A l’issue du Grand Prix de Monaco 1986, il n’était pas muet mais interloqué : en quoi sa sortie de route, alors qu’il ne jouait pas un rôle majeur au volant de sa Lola Haas, justifiait-elle une déclaration ? « Patrick, tu as vu les images ? » Ce n’est qu’après avoir visionné son vol plané au-dessus des rails qu’il comprit qu’il était miraculé et qu’il convenait de manifester un brin d’émotion !
Le pilote fut aussi un passionné engagé.

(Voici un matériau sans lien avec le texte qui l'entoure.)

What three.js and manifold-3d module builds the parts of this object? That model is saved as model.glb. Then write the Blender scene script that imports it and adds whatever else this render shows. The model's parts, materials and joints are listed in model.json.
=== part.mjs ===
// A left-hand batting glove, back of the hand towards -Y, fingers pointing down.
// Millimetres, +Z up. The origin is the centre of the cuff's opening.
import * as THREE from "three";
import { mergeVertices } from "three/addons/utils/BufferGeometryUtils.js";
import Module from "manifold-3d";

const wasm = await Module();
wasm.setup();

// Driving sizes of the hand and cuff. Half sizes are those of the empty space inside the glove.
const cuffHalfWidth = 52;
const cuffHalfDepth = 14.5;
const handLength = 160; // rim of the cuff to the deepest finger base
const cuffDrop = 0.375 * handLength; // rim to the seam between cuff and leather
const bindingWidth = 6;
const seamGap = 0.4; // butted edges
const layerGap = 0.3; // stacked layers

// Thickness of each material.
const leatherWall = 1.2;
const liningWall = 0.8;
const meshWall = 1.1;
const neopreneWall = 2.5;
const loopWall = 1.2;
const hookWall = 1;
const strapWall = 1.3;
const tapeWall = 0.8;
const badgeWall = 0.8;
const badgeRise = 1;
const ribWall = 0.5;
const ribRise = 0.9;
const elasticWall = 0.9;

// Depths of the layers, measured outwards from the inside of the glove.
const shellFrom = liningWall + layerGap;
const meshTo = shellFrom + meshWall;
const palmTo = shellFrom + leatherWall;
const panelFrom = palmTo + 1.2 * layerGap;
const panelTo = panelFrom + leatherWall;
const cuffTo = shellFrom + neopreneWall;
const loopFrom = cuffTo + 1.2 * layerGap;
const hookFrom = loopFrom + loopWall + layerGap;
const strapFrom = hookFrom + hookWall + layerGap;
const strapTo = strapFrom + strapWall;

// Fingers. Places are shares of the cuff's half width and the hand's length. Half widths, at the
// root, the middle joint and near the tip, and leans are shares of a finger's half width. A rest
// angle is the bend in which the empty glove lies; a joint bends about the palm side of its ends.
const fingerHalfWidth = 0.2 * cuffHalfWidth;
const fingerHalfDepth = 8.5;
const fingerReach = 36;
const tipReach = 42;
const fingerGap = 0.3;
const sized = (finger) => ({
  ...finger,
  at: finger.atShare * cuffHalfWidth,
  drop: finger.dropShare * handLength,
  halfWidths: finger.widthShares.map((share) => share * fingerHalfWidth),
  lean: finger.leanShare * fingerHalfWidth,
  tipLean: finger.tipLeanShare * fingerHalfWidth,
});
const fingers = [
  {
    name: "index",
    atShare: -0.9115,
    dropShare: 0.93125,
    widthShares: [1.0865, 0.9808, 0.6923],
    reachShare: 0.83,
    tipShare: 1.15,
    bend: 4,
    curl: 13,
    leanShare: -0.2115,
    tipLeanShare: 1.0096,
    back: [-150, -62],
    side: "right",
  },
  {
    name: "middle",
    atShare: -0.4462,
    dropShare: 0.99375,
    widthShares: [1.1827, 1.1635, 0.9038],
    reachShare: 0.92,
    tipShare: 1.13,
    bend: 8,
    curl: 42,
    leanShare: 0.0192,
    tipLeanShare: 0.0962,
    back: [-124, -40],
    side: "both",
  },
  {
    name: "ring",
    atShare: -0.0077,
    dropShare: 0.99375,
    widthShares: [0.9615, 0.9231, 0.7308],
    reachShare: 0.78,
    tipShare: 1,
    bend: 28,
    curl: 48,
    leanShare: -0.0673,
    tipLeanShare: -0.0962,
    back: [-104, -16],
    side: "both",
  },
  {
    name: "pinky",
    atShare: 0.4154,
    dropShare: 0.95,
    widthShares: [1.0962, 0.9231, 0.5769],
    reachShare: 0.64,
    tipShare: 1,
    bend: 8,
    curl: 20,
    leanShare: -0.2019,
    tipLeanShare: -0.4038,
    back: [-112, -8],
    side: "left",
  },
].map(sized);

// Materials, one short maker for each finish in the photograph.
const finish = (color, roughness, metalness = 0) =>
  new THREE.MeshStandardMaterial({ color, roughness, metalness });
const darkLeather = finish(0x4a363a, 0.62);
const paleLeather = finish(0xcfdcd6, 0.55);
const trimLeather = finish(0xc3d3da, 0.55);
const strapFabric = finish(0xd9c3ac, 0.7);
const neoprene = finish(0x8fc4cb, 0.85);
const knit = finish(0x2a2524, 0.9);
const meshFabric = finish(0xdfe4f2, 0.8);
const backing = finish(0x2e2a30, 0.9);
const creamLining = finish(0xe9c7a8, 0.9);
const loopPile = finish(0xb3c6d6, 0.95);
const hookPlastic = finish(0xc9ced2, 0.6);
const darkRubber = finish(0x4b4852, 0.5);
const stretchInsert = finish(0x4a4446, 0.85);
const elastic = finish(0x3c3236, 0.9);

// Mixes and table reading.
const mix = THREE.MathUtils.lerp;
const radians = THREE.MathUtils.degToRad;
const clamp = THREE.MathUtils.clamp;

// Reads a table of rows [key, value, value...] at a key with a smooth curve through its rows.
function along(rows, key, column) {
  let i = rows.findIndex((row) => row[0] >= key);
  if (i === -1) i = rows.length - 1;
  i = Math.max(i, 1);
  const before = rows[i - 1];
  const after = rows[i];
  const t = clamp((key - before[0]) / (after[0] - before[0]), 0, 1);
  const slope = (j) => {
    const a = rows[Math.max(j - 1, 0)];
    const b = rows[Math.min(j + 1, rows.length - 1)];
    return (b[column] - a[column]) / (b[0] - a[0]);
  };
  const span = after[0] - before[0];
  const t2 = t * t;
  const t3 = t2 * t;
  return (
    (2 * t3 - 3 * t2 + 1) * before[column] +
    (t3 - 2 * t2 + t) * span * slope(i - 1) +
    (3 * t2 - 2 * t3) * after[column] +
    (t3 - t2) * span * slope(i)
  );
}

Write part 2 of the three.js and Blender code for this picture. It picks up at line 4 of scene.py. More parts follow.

En 1985, le samedi du GP de Belgique, le PDG d’Euromarché faisait office de rédacteur en chef du journal inattendu de RTL et désirait évoquer en direct par téléphone l’avenir de Renault en Formule 1, remis en question par Georges Besse : « Super, m’avait répondu Patrick, des investisseurs comme lui peuvent faire basculer la décision et c’est ce dont nous avons besoin en ce moment, voilà le numéro du motorhome, qu’il m’appelle. » Peu après, il m’aborda d’un air désolé : « quand le téléphone a sonné, c’est l’attaché de presse qui a décroché et je l’ai entendu dire que je n’étais pas là . Il m’a ensuite signifié que je n’avais pas à répondre à ce genre de sollicitation sans l’aval du service communication !»
Après avoir raccroché, Il tenta aussi de renflouer l’écurie Larrousse, s’impliqua dans la résurrection du Grand Prix de France et devint un confrère agréable, apprécié et recherché en tant que consultant. Infatigable boute en train lors d’une nuit de liesse à Jerez, pour fêter le titre de champion du Monde de son « filleul » Jacques Villeneuve.